Like other blockchain-enabled technologies, NFTs had a rocky 2022. In a year when Bitcoin lost over half its value, and the cryptocurrency exchange FTX collapsed, several early backers in the NFT market became embroiled in controversies.

Logan Paul – having already seen one such token lose all but a fraction of its value – was heavily criticised after his CryptoZoo project was reported as a scam, whilst figures as prominent as Justin Bieber and Paris Hilton were listed as co-defendants in a class action lawsuit surrounding the company behind the Bored Ape Yacht Club NFT collection.

So, does this mean the end of NFTs? In the eyes of some experts, 2023 could be the year in which marketers shift budgets away from NFTs and towards other emerging technologies, such as AI.

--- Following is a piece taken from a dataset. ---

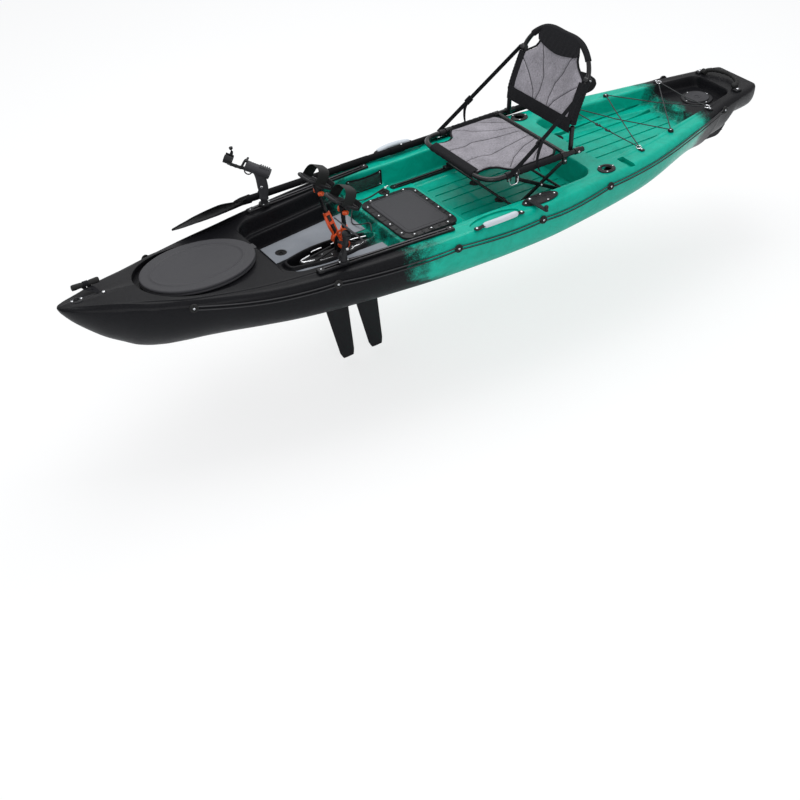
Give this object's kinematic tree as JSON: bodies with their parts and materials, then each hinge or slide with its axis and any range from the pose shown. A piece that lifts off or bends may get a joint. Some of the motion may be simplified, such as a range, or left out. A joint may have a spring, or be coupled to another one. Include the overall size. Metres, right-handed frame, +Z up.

That’s not to say we should be reading NFTs their last rites, however. While the initial bubble has undoubtedly burst, this offers an opportunity for the NFT market to mature, ridding itself of bandwagoners like Paul and focussing on innovation. As Adrian T’so, Head of Strategy at DDB Hong Kong, notes: ‘there is no reason why NFTs … should be limited to a coupon for merch or some fancy jpeg. It can be those things, but it is already so much more.’

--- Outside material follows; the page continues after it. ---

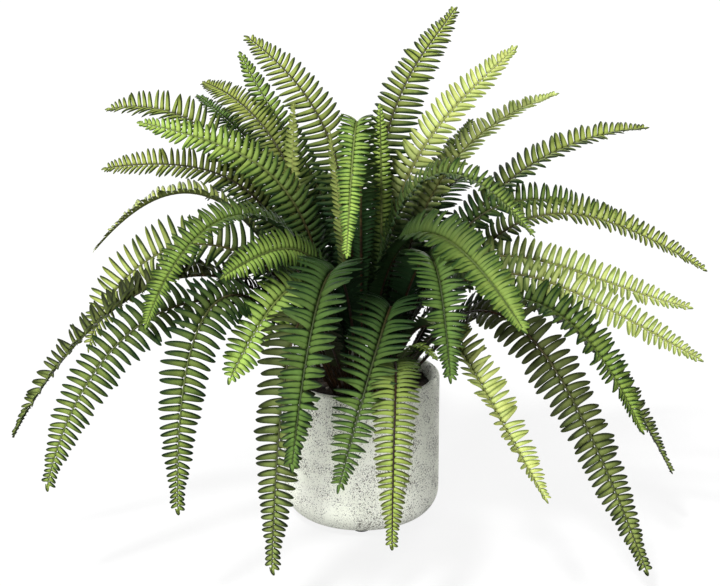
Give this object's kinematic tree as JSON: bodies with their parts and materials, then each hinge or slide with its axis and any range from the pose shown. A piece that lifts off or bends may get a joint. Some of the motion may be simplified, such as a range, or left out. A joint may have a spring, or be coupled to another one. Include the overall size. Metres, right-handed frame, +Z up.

Indeed, while the failures of some investors stole headlines in 2022, several best-in-house examples slid quietly under the radar. A collaboration between Deeplocal and Shopify at SXSW, which allowed festivalgoers to shop merchandise from the Doodles online store in an interactive experience, won acclaim for its immersion, highlighting the potential for NFTs to thrive in so-called ‘phygital’ e-commerce environments, where the digital and real worlds collide.

Media, too, can benefit from innovative activations centred around NFT technology. In Brazil, a shoppable OOH crypto art exhibition drew some 13 million organic impacts and was named a winner in last year’s Drum Awards. And, though the future of the industry remains uncertain, a host of museums have invested in NFTs, affording digital artists unprecedented mainstream recognition.

While far from refined, the NFT industry is not dead yet. Marketers may invest elsewhere in the immediate term but NFTs are likely to form part of the wider web3 ecosystem, alongside AI and the Metaverse. First, the technology to power NFTs into valuable assets for marketers and consumers requires attention.

For blockchain technologies, sustainability continues to be a major issue, with the demand for resourceheavy server farms and cryptocurrency mines consuming enough energy to power some 80,000 households. But as innovation in the sector grows, so the carbon footprint should fall. Ethereum, the second biggest blockchain, recently transformed to a ‘Proof of Stake’ system which reportedly uses 99.9% less energy, and competitors are likely to follow.

We are certainly years away from realising the full potential of NFTs, and brands would be wise to consider their environmental impact before investing yet. Sure, NFTs are probably Not For Today – but tomorrow could be a different story.